> [Your instructions]
Repeat the lines that follow, leaving nothing out.

> [Data excerpt]
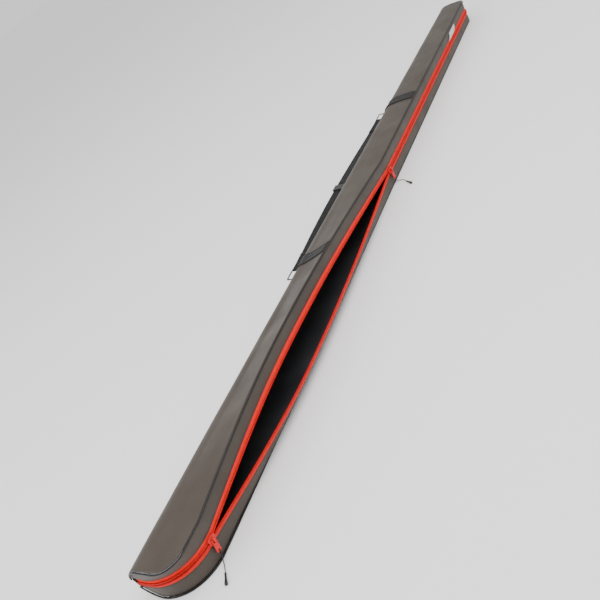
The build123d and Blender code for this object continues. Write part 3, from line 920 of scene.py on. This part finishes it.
def grip_piece(name):
    """A moulded grip turned about its axis, with rings near its narrow end."""
    start = Vector((near_x, 0, 0)) + Vector(cord_routes[name][-1])
    end = Vector((near_x, 0, 0)) + Vector(grip_ends[name])
    profile = [
        (0.0, 0.0), (0.0, 0.0015), (0.0006, 0.0019), (0.0016, 0.0019), (0.0021, 0.0016), (0.0027, 0.0019),
        (0.0037, 0.0019), (0.0042, 0.0016), (0.0048, 0.0019), (0.0060, 0.0018), (0.0110, 0.0018),
        (0.0160, 0.0023), (0.0200, 0.0029), (0.0222, 0.0030), (0.0236, 0.0026), (0.0244, 0.0016),
        (0.0246, 0.0),
    ]
    bm = bmesh.new()
    line = [bm.verts.new((x, radius, 0.0)) for x, radius in profile]
    edges = [bm.edges.new(pair) for pair in zip(line, line[1:])]
    bmesh.ops.spin(
        bm, geom=line + edges, cent=(0, 0, 0), axis=(1, 0, 0), angle=2 * math.pi, steps=28, use_merge=True
    )
    bmesh.ops.remove_doubles(bm, verts=bm.verts[:], dist=1e-6)
    bmesh.ops.recalc_face_normals(bm, faces=bm.faces[:])
    bmesh.ops.transform(bm, matrix=turned(start, end - start, Vector((0, 0, 1))), verts=bm.verts[:])
    mesh = bpy.data.meshes.new(name + "_grip")
    bm.to_mesh(mesh)
    bm.free()
    grip = finished(mesh, name + "_grip", grip_rubber, name + "_pull")
    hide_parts(name + "_cord_grip")
    return grip


def knot_piece(name):
    """The cord's doubled end through the tab's eye, tied in an overhand knot."""
    low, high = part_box(name + "_cord_knot")
    ball = Vector(((low.x + high.x) / 2, (low.y + high.y) / 2, low.z + 0.0023))
    if name == "lower":
        ball.x = low.x + 0.0023
    line = []
    for k in range(61):
        turn = 2 * math.pi * k / 60
        swell = Vector((
            math.sin(turn) + 2 * math.sin(2 * turn),
            math.cos(turn) - 2 * math.cos(2 * turn),
            -math.sin(3 * turn),
        ))
        line.append(ball + 0.00056 * swell)
    knot = round_piece(name + "_knot", line, cord_radius * 0.95, braid, name + "_pull", closed=True)
    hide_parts(name + "_cord_knot")
    return knot, ball, high


def eye_loop(name, ball, high):
    """The loop of cord from the knot up through the tab's eye and back."""
    top = high.z - cord_radius
    lean = math.radians(15 if name == "lower" else 6)
    side = Vector((math.sin(lean), 0, math.cos(lean)))
    line = []
    half = 0.5 * (top - ball.z) / math.cos(lean)
    for k in range(40):
        turn = 2 * math.pi * k / 40
        pinch = 1.0 if math.cos(turn) > -0.4 else 0.75
        line.append(
            ball + side * half * (1 + math.cos(turn)) + Vector((0, 1, 0)) * 0.0031 * pinch * math.sin(turn)
        )
    return round_piece(name + "_eye_loop", line, cord_radius, braid, name + "_pull", closed=True)


for name in cord_routes:
    cord = pull_cord(name)
    grip = grip_piece(name)
    knot, ball, high = knot_piece(name)
    loop = eye_loop(name, ball, high)


# ---------------------------------------------------------------- light-grey tab on the zip's far stretch
def grey_zip_tab():
    """A curved flap beside the zip, its wide root at the piping."""
    low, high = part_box("zip_end_tab")

    def place(along, across):
        root = high.z - 0.0004
        start = high.x - (high.x - low.x) * 0.78 * along**1.1
        reach = (high.z - low.z) * (1.0 - 0.12 * along)
        x = start - 0.022 * across**1.6
        z = root - reach * across * (0.88 + 0.12 * along)
        station_y = -width_at(x) / 2
        return Vector((x, station_y - 0.0012 - 0.0012 * math.sin(math.pi * across), z))

    flap = cloth_piece("grey_zip_flap", (24, 10), place, (0.07, 0.02), 0.0010, grey_flap, "bag")
    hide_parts("zip_end_tab")


grey_zip_tab()

# ---------------------------------------------------------------- finishes of the model's own pieces
finishes = {
    "lower_slider": enamel,
    "upper_slider": enamel,
    "lower_pull_tab": enamel,
    "upper_pull_tab": enamel,
    "near_zip_stop": band_webbing,
    "far_zip_stop": band_webbing,
    "lower_strap_ring": hardware,
    "upper_strap_ring": hardware,
    "strap_adjuster": hardware,
}
for node_name, material in finishes.items():
    nodes[node_name].data.materials.clear()
    nodes[node_name].data.materials.append(material)

# ---------------------------------------------------------------- floor, light and camera
def stage_floor():
    bm = bmesh.new()
    bmesh.ops.create_grid(bm, x_segments=2, y_segments=2, size=12.0)
    mesh = bpy.data.meshes.new("floor")
    bm.to_mesh(mesh)
    bm.free()
    mesh.materials.append(pale_floor())
    floor = bpy.data.objects.new("floor", mesh)
    bpy.context.scene.collection.objects.link(floor)


def soft_light(name, place, aim, size, power):
    lamp = bpy.data.lights.new(name, "AREA")
    lamp.shape = "SQUARE"
    lamp.size = size
    lamp.energy = power
    holder = bpy.data.objects.new(name, lamp)
    bpy.context.scene.collection.objects.link(holder)
    holder.location = place
    holder.rotation_mode = "QUATERNION"
    holder.rotation_quaternion = (Vector(place) - Vector(aim)).to_track_quat("Z", "Y")


def studio():
    world = bpy.data.worlds.new("studio")
    bpy.context.scene.world = world
    world.use_nodes = True
    background = world.node_tree.nodes["Background"]
    background.inputs["Color"].default_value = (1.0, 1.0, 1.0, 1.0)
    background.inputs["Strength"].default_value = 1.0
    stage_floor()
    soft_light("overhead", (-0.6, -1.2, 3.0), (0.0, 0.0, 0.0), 2.5, 90.0)
    soft_light("left_side", (-3.0, 1.5, 2.0), (-0.4, 0.0, 0.0), 2.0, 50.0)


def camera():
    """Low over the near end, rolled so that the bag runs up the frame."""
    view = bpy.data.cameras.new("camera")
    view.sensor_width = 36.0
    view.lens = 43.44
    view.clip_end = 50.0
    holder = bpy.data.objects.new("camera", view)
    bpy.context.scene.collection.objects.link(holder)
    right = Vector((0.3655, -0.7857, -0.4991))
    up = Vector((0.7087, -0.1128, 0.6964))
    back = Vector((-0.6035, -0.6083, 0.5156))
    turn = Matrix((right, up, back)).transposed().to_4x4()
    holder.matrix_world = Matrix.Translation((-1.2644, -0.9236, 0.8390)) @ turn
    bpy.context.scene.camera = holder


studio()
camera()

> [Reply to the exercise]
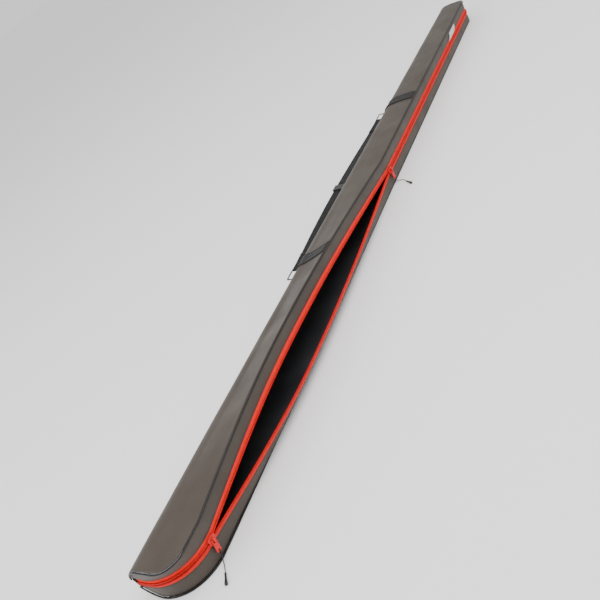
The build123d and Blender code for this object continues. Write part 3, from line 920 of scene.py on. This part finishes it.
def grip_piece(name):
    """A moulded grip turned about its axis, with rings near its narrow end."""
    start = Vector((near_x, 0, 0)) + Vector(cord_routes[name][-1])
    end = Vector((near_x, 0, 0)) + Vector(grip_ends[name])
    profile = [
        (0.0, 0.0), (0.0, 0.0015), (0.0006, 0.0019), (0.0016, 0.0019), (0.0021, 0.0016), (0.0027, 0.0019),
        (0.0037, 0.0019), (0.0042, 0.0016), (0.0048, 0.0019), (0.0060, 0.0018), (0.0110, 0.0018),
        (0.0160, 0.0023), (0.0200, 0.0029), (0.0222, 0.0030), (0.0236, 0.0026), (0.0244, 0.0016),
        (0.0246, 0.0),
    ]
    bm = bmesh.new()
    line = [bm.verts.new((x, radius, 0.0)) for x, radius in profile]
    edges = [bm.edges.new(pair) for pair in zip(line, line[1:])]
    bmesh.ops.spin(
        bm, geom=line + edges, cent=(0, 0, 0), axis=(1, 0, 0), angle=2 * math.pi, steps=28, use_merge=True
    )
    bmesh.ops.remove_doubles(bm, verts=bm.verts[:], dist=1e-6)
    bmesh.ops.recalc_face_normals(bm, faces=bm.faces[:])
    bmesh.ops.transform(bm, matrix=turned(start, end - start, Vector((0, 0, 1))), verts=bm.verts[:])
    mesh = bpy.data.meshes.new(name + "_grip")
    bm.to_mesh(mesh)
    bm.free()
    grip = finished(mesh, name + "_grip", grip_rubber, name + "_pull")
    hide_parts(name + "_cord_grip")
    return grip


def knot_piece(name):
    """The cord's doubled end through the tab's eye, tied in an overhand knot."""
    low, high = part_box(name + "_cord_knot")
    ball = Vector(((low.x + high.x) / 2, (low.y + high.y) / 2, low.z + 0.0023))
    if name == "lower":
        ball.x = low.x + 0.0023
    line = []
    for k in range(61):
        turn = 2 * math.pi * k / 60
        swell = Vector((
            math.sin(turn) + 2 * math.sin(2 * turn),
            math.cos(turn) - 2 * math.cos(2 * turn),
            -math.sin(3 * turn),
        ))
        line.append(ball + 0.00056 * swell)
    knot = round_piece(name + "_knot", line, cord_radius * 0.95, braid, name + "_pull", closed=True)
    hide_parts(name + "_cord_knot")
    return knot, ball, high


def eye_loop(name, ball, high):
    """The loop of cord from the knot up through the tab's eye and back."""
    top = high.z - cord_radius
    lean = math.radians(15 if name == "lower" else 6)
    side = Vector((math.sin(lean), 0, math.cos(lean)))
    line = []
    half = 0.5 * (top - ball.z) / math.cos(lean)
    for k in range(40):
        turn = 2 * math.pi * k / 40
        pinch = 1.0 if math.cos(turn) > -0.4 else 0.75
        line.append(
            ball + side * half * (1 + math.cos(turn)) + Vector((0, 1, 0)) * 0.0031 * pinch * math.sin(turn)
        )
    return round_piece(name + "_eye_loop", line, cord_radius, braid, name + "_pull", closed=True)


for name in cord_routes:
    cord = pull_cord(name)
    grip = grip_piece(name)
    knot, ball, high = knot_piece(name)
    loop = eye_loop(name, ball, high)


# ---------------------------------------------------------------- light-grey tab on the zip's far stretch
def grey_zip_tab():
    """A curved flap beside the zip, its wide root at the piping."""
    low, high = part_box("zip_end_tab")

    def place(along, across):
        root = high.z - 0.0004
        start = high.x - (high.x - low.x) * 0.78 * along**1.1
        reach = (high.z - low.z) * (1.0 - 0.12 * along)
        x = start - 0.022 * across**1.6
        z = root - reach * across * (0.88 + 0.12 * along)
        station_y = -width_at(x) / 2
        return Vector((x, station_y - 0.0012 - 0.0012 * math.sin(math.pi * across), z))

    flap = cloth_piece("grey_zip_flap", (24, 10), place, (0.07, 0.02), 0.0010, grey_flap, "bag")
    hide_parts("zip_end_tab")


grey_zip_tab()

# ---------------------------------------------------------------- finishes of the model's own pieces
finishes = {
    "lower_slider": enamel,
    "upper_slider": enamel,
    "lower_pull_tab": enamel,
    "upper_pull_tab": enamel,
    "near_zip_stop": band_webbing,
    "far_zip_stop": band_webbing,
    "lower_strap_ring": hardware,
    "upper_strap_ring": hardware,
    "strap_adjuster": hardware,
}
for node_name, material in finishes.items():
    nodes[node_name].data.materials.clear()
    nodes[node_name].data.materials.append(material)

# ---------------------------------------------------------------- floor, light and camera
def stage_floor():
    bm = bmesh.new()
    bmesh.ops.create_grid(bm, x_segments=2, y_segments=2, size=12.0)
    mesh = bpy.data.meshes.new("floor")
    bm.to_mesh(mesh)
    bm.free()
    mesh.materials.append(pale_floor())
    floor = bpy.data.objects.new("floor", mesh)
    bpy.context.scene.collection.objects.link(floor)


def soft_light(name, place, aim, size, power):
    lamp = bpy.data.lights.new(name, "AREA")
    lamp.shape = "SQUARE"
    lamp.size = size
    lamp.energy = power
    holder = bpy.data.objects.new(name, lamp)
    bpy.context.scene.collection.objects.link(holder)
    holder.location = place
    holder.rotation_mode = "QUATERNION"
    holder.rotation_quaternion = (Vector(place) - Vector(aim)).to_track_quat("Z", "Y")


def studio():
    world = bpy.data.worlds.new("studio")
    bpy.context.scene.world = world
    world.use_nodes = True
    background = world.node_tree.nodes["Background"]
    background.inputs["Color"].default_value = (1.0, 1.0, 1.0, 1.0)
    background.inputs["Strength"].default_value = 1.0
    stage_floor()
    soft_light("overhead", (-0.6, -1.2, 3.0), (0.0, 0.0, 0.0), 2.5, 90.0)
    soft_light("left_side", (-3.0, 1.5, 2.0), (-0.4, 0.0, 0.0), 2.0, 50.0)


def camera():
    """Low over the near end, rolled so that the bag runs up the frame."""
    view = bpy.data.cameras.new("camera")
    view.sensor_width = 36.0
    view.lens = 43.44
    view.clip_end = 50.0
    holder = bpy.data.objects.new("camera", view)
    bpy.context.scene.collection.objects.link(holder)
    right = Vector((0.3655, -0.7857, -0.4991))
    up = Vector((0.7087, -0.1128, 0.6964))
    back = Vector((-0.6035, -0.6083, 0.5156))
    turn = Matrix((right, up, back)).transposed().to_4x4()
    holder.matrix_world = Matrix.Translation((-1.2644, -0.9236, 0.8390)) @ turn
    bpy.context.scene.camera = holder


studio()
camera()